▸ Stored data
+++

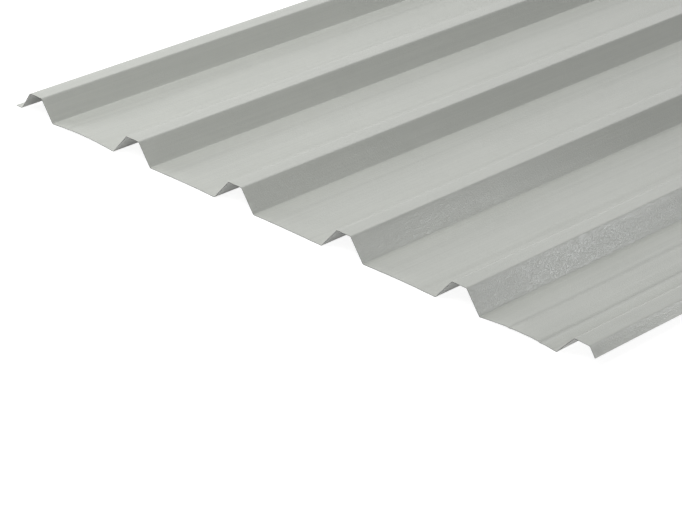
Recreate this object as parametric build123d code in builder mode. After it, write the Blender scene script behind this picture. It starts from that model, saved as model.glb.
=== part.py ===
import os
from math import hypot

from build123d import *

# A roll-formed box-profile sheet for roofs and walls, lying flat with its painted face up.
# X runs across the ribs, from the underlap edge to the overlap edge, Y runs along the ribs
# and Z is up. The origin is on the floor, under the middle of the sheet's outline.

# Driving dimensions, in millimetres
sheet_length = 2440.0  # stock length, cut square at both ends
gauge = 0.7  # steel with its paint
pitch = 200.0  # from the middle of one crown to the middle of the next
crown_count = 6
rib_depth = 32.0  # from a pan to a crown, on the same face
crown_flat = 24.0  # across a crown, between the lines of its bends
web_run = 25.0  # how far a web goes sideways on its way from pan to crown
bend_radius = 3.0  # inside of every rolled bend

# Underlap edge, which lies under the next sheet: a steeper web, then a flat lip
underlap_run = 16.0
lip_lift = 4.0  # the lip stays this far above the pans
lip_width = 13.0

# Overlap edge, which covers the next sheet's first rib: a short web with a free edge
overlap_run = 10.0
overlap_drop = 13.0

# Places across the sheet, from the middle of the first crown. The free edge is cut square
# to its web, so its painted corner stands out beyond the underside's.
outer_left = -(crown_flat / 2 + underlap_run + lip_width)
edge_overhang = gauge * overlap_drop / hypot(overlap_run, overlap_drop)
outer_right = pitch * (crown_count - 1) + crown_flat / 2 + overlap_run + edge_overhang
sheet_width = outer_right - outer_left
first_crown = -sheet_width / 2 - outer_left
crown_centres = [first_crown + pitch * number for number in range(crown_count)]

# The profile is drawn along its underside. A bend out of a pan has its inside on the
# painted face, and a bend over a crown has its inside on the underside, so the underside
# turns with the larger radius at a pan.
pan_bend = bend_radius + gauge
crown_bend = bend_radius

left_crown_edge = crown_centres[0] - crown_flat / 2
right_crown_edge = crown_centres[-1] + crown_flat / 2

corners = [
    (left_crown_edge - underlap_run - lip_width, lip_lift),
    (left_crown_edge - underlap_run, lip_lift),
]
radii = [pan_bend]
for centre in crown_centres:
    if centre != crown_centres[0]:
        corners.append((centre - crown_flat / 2 - web_run, 0))
        radii.append(pan_bend)
    corners.append((centre - crown_flat / 2, rib_depth))
    corners.append((centre + crown_flat / 2, rib_depth))
    radii += [crown_bend, crown_bend]
    if centre != crown_centres[-1]:
        corners.append((centre + crown_flat / 2 + web_run, 0))
        radii.append(pan_bend)
corners.append((right_crown_edge + overlap_run, rib_depth - overlap_drop))

# The sheet: one strip of steel, rolled to the profile and cut to length
with BuildPart() as corrugated_sheet:
    with BuildSketch(Plane.XZ.offset(-sheet_length / 2)):
        with BuildLine():
            FilletPolyline(*corners, radius=radii)
            offset(amount=gauge, side=Side.LEFT)
        make_face()
    extrude(amount=sheet_length)

corrugated_sheet.part.label = "corrugated_sheet"

os.makedirs("parts", exist_ok=True)
export_step(corrugated_sheet.part, "parts/corrugated_sheet.step")
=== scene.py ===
import math

import bpy
from mathutils import Matrix, Vector


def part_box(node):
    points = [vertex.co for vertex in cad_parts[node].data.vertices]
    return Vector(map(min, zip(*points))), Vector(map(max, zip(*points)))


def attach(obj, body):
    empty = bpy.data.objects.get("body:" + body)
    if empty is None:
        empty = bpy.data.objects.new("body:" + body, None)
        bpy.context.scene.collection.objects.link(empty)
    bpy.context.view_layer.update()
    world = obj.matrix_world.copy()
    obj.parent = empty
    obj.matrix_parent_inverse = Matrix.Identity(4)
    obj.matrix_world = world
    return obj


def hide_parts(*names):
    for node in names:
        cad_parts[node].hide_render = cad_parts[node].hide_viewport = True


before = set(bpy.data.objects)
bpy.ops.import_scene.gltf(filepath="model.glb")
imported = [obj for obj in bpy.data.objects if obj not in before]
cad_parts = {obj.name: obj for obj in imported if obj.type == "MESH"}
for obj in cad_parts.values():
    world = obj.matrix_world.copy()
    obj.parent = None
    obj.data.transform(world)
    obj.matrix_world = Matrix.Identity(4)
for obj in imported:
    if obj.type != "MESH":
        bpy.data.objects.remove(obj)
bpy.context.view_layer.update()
node = "corrugated_sheet"
boxLow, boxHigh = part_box(node)

scene = bpy.context.scene
scene.view_settings.view_transform = "Standard"


# Node trees. A Wire is one output socket, and sums on it add Math nodes to its tree.
def joins(operation, swapped=False):
    def method(self, other):
        pair = (other, self) if swapped else (self, other)
        return self.graph.node("ShaderNodeMath", {"operation": operation}, dict(enumerate(pair)))

    return method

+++

Transcribe the lines above from the one with "make_face()" through the one with "for node in". Include both ends and leave out every other line.

        make_face()
    extrude(amount=sheet_length)

corrugated_sheet.part.label = "corrugated_sheet"

os.makedirs("parts", exist_ok=True)
export_step(corrugated_sheet.part, "parts/corrugated_sheet.step")
=== scene.py ===
import math

import bpy
from mathutils import Matrix, Vector


def part_box(node):
    points = [vertex.co for vertex in cad_parts[node].data.vertices]
    return Vector(map(min, zip(*points))), Vector(map(max, zip(*points)))


def attach(obj, body):
    empty = bpy.data.objects.get("body:" + body)
    if empty is None:
        empty = bpy.data.objects.new("body:" + body, None)
        bpy.context.scene.collection.objects.link(empty)
    bpy.context.view_layer.update()
    world = obj.matrix_world.copy()
    obj.parent = empty
    obj.matrix_parent_inverse = Matrix.Identity(4)
    obj.matrix_world = world
    return obj


def hide_parts(*names):
    for node in names:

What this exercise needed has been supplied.